Ronnie Lott Finger Injury
No way Ronnie Lott, the hard-hitting defensive back and staple in San Francisco’s backfield during their four Super Bowl championships in the 1980s, was going to let the hand injury keep him off the field in the Wild Card game against the New York Giants.
So, Lott faced a decision from doctors: put a pin in his finger and a cast over it and wait eight weeks for it to heal, or amputate it from the first joint up and be able to play right away.
Sure enough, Lott picked option B and parted ways with his pinky. Doctors numbed it, sliced it off and put it in a cast.
One week later, Lott was back in action in the 49ers’ 17-3 loss to the Giants, which eliminated them from the postseason.
Two weeks after that, the cast came off and Lott finally looked at what was left of his smallest finger. He wasn’t happy, according to this Sports Illustrated quote.
“I was trying to laugh it off, but I felt sick,” he told the Associated Press in 1986. “I tried to stand up, but I broke into a cold sweat. It was just a total shock. I thought, ‘Oh, man, I should have had the pin put in.’ … We are losing the compassionate side of sports. We’re becoming gladiators. If I ever become a coach, I hope I never lose sight of the fact that players are people. They feel. They have emotions. I could have all of Eddie DeBartolo’s corporations and it isn’t going to buy me a new finger. It has given me a new perspective on life.”
Can you imagine someone doing this today? Would they be revered as hero or thought of as maniacal? I’m gonna take a wild guess and say Tom Brady would never chop off his index finger (nor would Giselle let him). But apparently this Vikings long snapper had no problem playing without the tip of his pinky against the Los Angeles Rams in 2018.
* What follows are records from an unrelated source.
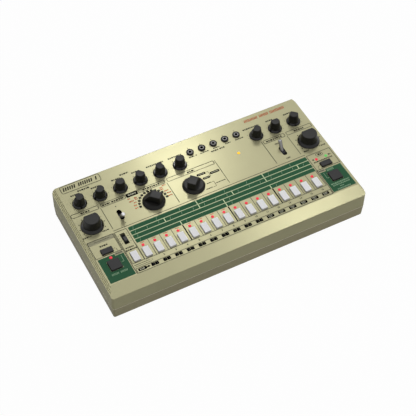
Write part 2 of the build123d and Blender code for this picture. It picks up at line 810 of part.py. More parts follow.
def power_switch_body():
    """Frame through the rear plate, its bezel on the plate's rear face."""
    front = plate_rear - rocker_body_depth
    body = rocker_box(rocker_frame_width, rocker_frame_height, front, plate_rear)
    bezel_size = (rocker_frame_width + 2 * rocker_bezel, rocker_frame_height + 2 * rocker_bezel)
    bezel = rocker_box(*bezel_size, plate_rear, rocker_face_y)
    mouth_size = (rocker_mouth_width, rocker_mouth_height)
    mouth = rocker_box(*mouth_size, front + rocker_frame_wall, rocker_face_y + overcut)
    bite = rocker_mouth_width + 2 * (rocker_pin_bite + pivot_clearance)
    return body + bezel - mouth - rocker_pin(rocker_pin_radius + pivot_clearance, bite)


def power_rocker():
    """A shallow V that tips about its pin, drawn with its lower half pressed in."""
    width = rocker_mouth_width - 2 * rocker_clearance
    half = rocker_mouth_height / 2 - rocker_clearance
    half = half * math.cos(math.radians(rocker_swing / 2))
    outline = [(-half, 0.0), (-half + rocker_clearance, rocker_end), (0.0, rocker_middle),
               (half - rocker_clearance, rocker_end), (half, 0.0), (0.0, -rocker_middle / 2)]
    face = make_face(Polyline(*[(0.0, depth, height) for height, depth in outline], close=True))
    body = extrude(face, width / 2, both=True)
    pin = Rot(0, 90, 0) * Cylinder(rocker_pin_radius, rocker_mouth_width + 2 * rocker_pin_bite)
    tipped = Rot(rocker_swing / 2, 0, 0) * (body + pin)
    return Pos(rocker_x, rocker_axis_y, rocker_middle_z) * tipped


# ---- Every node, then one file each ----
def all_nodes():
    switch_places = white_places + square_places + small_places
    nodes = {
        "upper_shell": upper_shell(),
        "lower_shell": lower_shell(),
        "rubber_feet": group(foot(x, y) for x, y in foot_places),
        "case_screws": group(screw(case_screw_radius, case_screw_length, x, y, base_z + screw_seat_height)
                             for x, y in case_screw_places),
        "control_board": control_board(),
        "board_screws": group(screw(board_screw_radius, board_screw_length, x, y, board_bottom)
                              for x, y in board_screw_spots),
        "potentiometers": group(potentiometer(x, y) for x, y in level_places + dial_places),
        "rotary_switches": group(rotary_switch(x, y) for x, y in selector_places),
        "toggle_bodies": group(toggle_body(x, y) for x, y in toggle_places),
        "slide_switch_body": slide_body(),
        "tactile_switches": group(tactile_switch(x, y) for x, y in switch_places),
        "red_leds": group(lamp(x, y) for x, y in red_places),
        "green_led": group(lamp(x, y) for x, y in green_places),
        "yellow_led": lamp(*power_lamp),
        "jack_sockets": group(jack_socket(x, y) for x, y in jack_places),
        "jack_nuts": group(jack_nut(x, y) for x, y in jack_places),
        "rear_panel": rear_plate(),
        "power_inlet": power_inlet(),
        "usb_socket": usb_socket(),
        "midi_sockets": group(midi_socket(x) for x in midi_places),
        "output_jacks": group(output_jack(x) for x in output_places),
        "power_switch_body": power_switch_body(),
        "power_rocker": power_rocker(),
        "tempo_knob": dial(*dial_places[0]),
        "volume_knob": dial(*dial_places[1]),
        "slide_switch_knob": slide_cap(),
        "left_toggle_lever": toggle_lever(*toggle_places[0], -toggle_tilt),
        "right_toggle_lever": toggle_lever(*toggle_places[1], toggle_tilt),
        "function_button": key(white_width, white_length, *white_places[0]),
        "start_button": key(square_side, square_side, *square_places[0]),
        "tap_button": key(square_side, square_side, *square_places[1]),
        "clear_button": key(small_width, small_length, *small_places[0]),
        "select_button": key(small_width, small_length, *small_places[1]),
    }
    for number, (place, turn) in enumerate(zip(level_places, level_knob_turns.values()), start=1):
        nodes[f"level_knob_{number}"] = level_knob(*place, turn)
    selector_names = ("pattern_selector", "mode_selector")
    for name, place, turn in zip(selector_names, selector_places, selector_turns.values()):
        nodes[name] = selector(*place, turn)
    for number in range(1, step_total + 1):
        nodes[f"step_button_{number:02d}"] = key(white_width, white_length, *white_places[number])
    return nodes


os.makedirs("parts", exist_ok=True)
for node, shape in all_nodes().items():
    export_step(shape, f"parts/{node}.step")
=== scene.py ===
import json
import math
import bpy
import bmesh
from mathutils import Matrix, Vector
from mathutils.bvhtree import BVHTree


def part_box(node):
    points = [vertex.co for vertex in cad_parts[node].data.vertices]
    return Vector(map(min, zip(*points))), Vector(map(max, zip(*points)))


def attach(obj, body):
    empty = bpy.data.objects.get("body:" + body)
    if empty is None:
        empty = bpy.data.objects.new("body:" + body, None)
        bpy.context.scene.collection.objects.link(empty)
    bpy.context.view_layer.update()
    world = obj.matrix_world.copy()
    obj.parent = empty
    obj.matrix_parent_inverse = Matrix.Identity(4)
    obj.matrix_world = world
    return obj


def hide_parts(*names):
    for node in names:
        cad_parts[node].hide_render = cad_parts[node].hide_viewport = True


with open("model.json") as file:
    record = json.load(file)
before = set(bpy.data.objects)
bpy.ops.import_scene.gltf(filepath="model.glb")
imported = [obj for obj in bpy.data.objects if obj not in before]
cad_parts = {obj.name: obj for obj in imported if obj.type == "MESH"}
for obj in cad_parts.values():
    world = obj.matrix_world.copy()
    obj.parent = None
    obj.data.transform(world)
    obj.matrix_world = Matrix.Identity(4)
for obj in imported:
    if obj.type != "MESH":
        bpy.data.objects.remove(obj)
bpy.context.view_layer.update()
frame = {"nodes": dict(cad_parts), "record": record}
mm = 0.001
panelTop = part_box("upper_shell")[1].z / mm
print("frame loaded:", len(frame["nodes"]), "nodes, panel at", round(panelTop, 2), "mm")


# finishes: each has colour, roughness and bump worked out by noise in the object's own space
def newFinish(name):
    finish = bpy.data.materials.new(name)
    finish.use_nodes = True
    tree = finish.node_tree
    return finish, tree, tree.nodes["Principled BSDF"]


def link(tree, source, target):
    tree.links.new(source, target)


def addNoise(tree, scale, detail=2.0, stretch=None):
    place = tree.nodes.new("ShaderNodeTexCoord")
    noise = tree.nodes.new("ShaderNodeTexNoise")
    noise.inputs["Scale"].default_value = scale
    noise.inputs["Detail"].default_value = detail
    if stretch:
        mapping = tree.nodes.new("ShaderNodeMapping")
        mapping.inputs["Scale"].default_value = stretch
        link(tree, place.outputs["Object"], mapping.inputs["Vector"])
        link(tree, mapping.outputs["Vector"], noise.inputs["Vector"])
    else:
        link(tree, place.outputs["Object"], noise.inputs["Vector"])
    return noise.outputs["Fac"]


noiseSpan = (0.3, 0.7)    # noise rarely leaves this span


def spanValue(tree, fac, low, high):
    span = tree.nodes.new("ShaderNodeMapRange")
    span.inputs["From Min"].default_value, span.inputs["From Max"].default_value = noiseSpan
    span.inputs["To Min"].default_value = low
    span.inputs["To Max"].default_value = high
    link(tree, fac, span.inputs["Value"])
    return span.outputs["Result"]


def mixColours(tree, fac, first, second):
    mix = tree.nodes.new("ShaderNodeMix")
    mix.data_type = "RGBA"
    link(tree, fac, mix.inputs["Factor"])
    for socket, colour in ((6, first), (7, second)):
        if isinstance(colour, bpy.types.NodeSocket):
            link(tree, colour, mix.inputs[socket])
        else:
            mix.inputs[socket].default_value = (*colour, 1.0)
    return mix.outputs[2]


def compute(tree, operation, first, second=0.0):
    # first and second are sockets or numbers
    node = tree.nodes.new("ShaderNodeMath")
    node.operation = operation
    for socket, value in enumerate((first, second)):
        if isinstance(value, bpy.types.NodeSocket):
            link(tree, value, node.inputs[socket])
        else:
            node.inputs[socket].default_value = value
    return node.outputs["Value"]


def axisParts(tree, output):
    place = tree.nodes.new("ShaderNodeTexCoord")
    parts = tree.nodes.new("ShaderNodeSeparateXYZ")
    link(tree, place.outputs[output], parts.inputs["Vector"])
    return parts.outputs


def onSteps(tree, foot, side, tilt=0.5):
    # 1 on the upright faces of the fine steps down both sides of the panel, 0 elsewhere; these faces take a
    # painted highlight
    place = axisParts(tree, "Object")
    high = compute(tree, "GREATER_THAN", place["Z"], foot * mm)
    wide = compute(tree, "GREATER_THAN", compute(tree, "ABSOLUTE", place["X"]), side * mm)
    upright = compute(tree, "LESS_THAN", axisParts(tree, "Normal")["Z"], tilt)
    return compute(tree, "MULTIPLY", compute(tree, "MULTIPLY", high, wide), upright)


def shade(colour, amount):
    return tuple(min(1.0, c * amount) for c in colour)


def addBump(tree, shader, fac, depth, strength=1.0):
    bump = tree.nodes.new("ShaderNodeBump")
    bump.inputs["Strength"].default_value = strength
    bump.inputs["Distance"].default_value = depth * mm
    link(tree, fac, bump.inputs["Height"])
    link(tree, bump.outputs["Normal"], shader.inputs["Normal"])


# what a moulded finish has unless it says otherwise
mouldedLook = {"broadScale": 45.0, "fineScale": 1400.0, "fineDetail": 3.0, "stretch": None, "spread": 0.08,
               "fleck": 0.0, "paintedLightSteps": None, "roughWander": 0.05, "grain": 0.01, "grainStrength": 0.6,
               "metal": 0.0, "specular": 0.5}


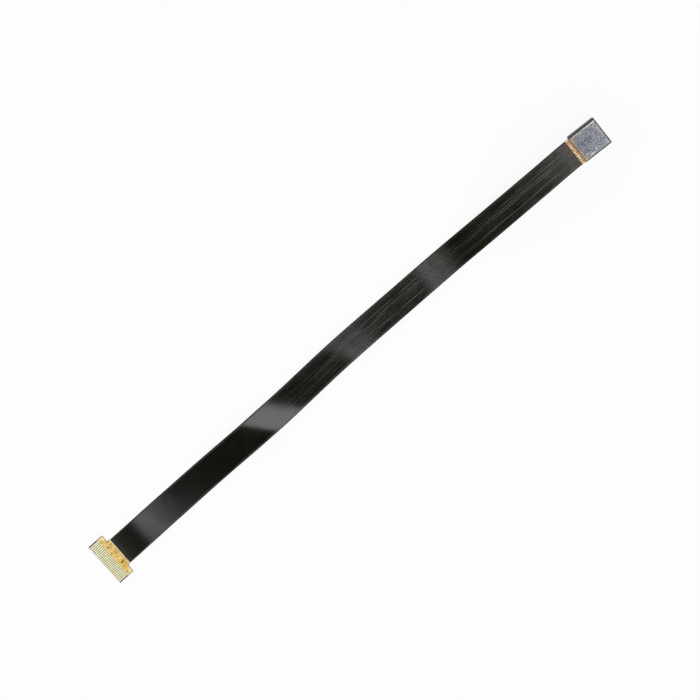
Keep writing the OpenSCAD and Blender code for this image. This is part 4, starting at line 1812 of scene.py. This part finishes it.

Heck, Earl Thomas gave a different type of finger to the Seahawks and Pete Carroll when he tore his ACL. NFL players should never put their teams before themselves. Ever. Go get paid. Go make your living. Go feed your family.
Ronnie Lott NFL Career
Clearly, Ronnie Lott didn’t need his pinky. After that offseason, he was named First-Team All-Pro in five of his next six seasons. The former University of Southern California All-American and 1981 NFL Draft first-round pick finished his professional football career with 1,146 tackles, 63 interceptions, five touchdowns and 10 Pro Bowl selections in 14 NFL seasons.
Maybe he could sniff out routes of wide receivers so well because he was one in high school growing up in Rialto, California. The two-way football player stuck to defense and it worked out pretty well.
Lott won four total Super Bowls, including back-to-back titles from 1988-89, and concluded his career with the Los Angeles Raiders and New York Jets. He was inducted into the Pro Football Hall of Fame in 2000.
Lott is considered not only one of the best safeties but one of the best defensive players in NFL history alongside legends like linebacker Lawrence Taylor, defensive lineman Reggie White and defensive backs Rod Woodson, Ed Reed and Deion Sanders.
Ronnie Lott was a legend for his bone-crushing hits — like the one he laid on Cincinnati Bengals’ Ickey Woods in the 1989 Super Bowl — and his knack for chasing down defenders, but his best story will be the one where he he amputated his pinkie finger because he loved football and winning so much.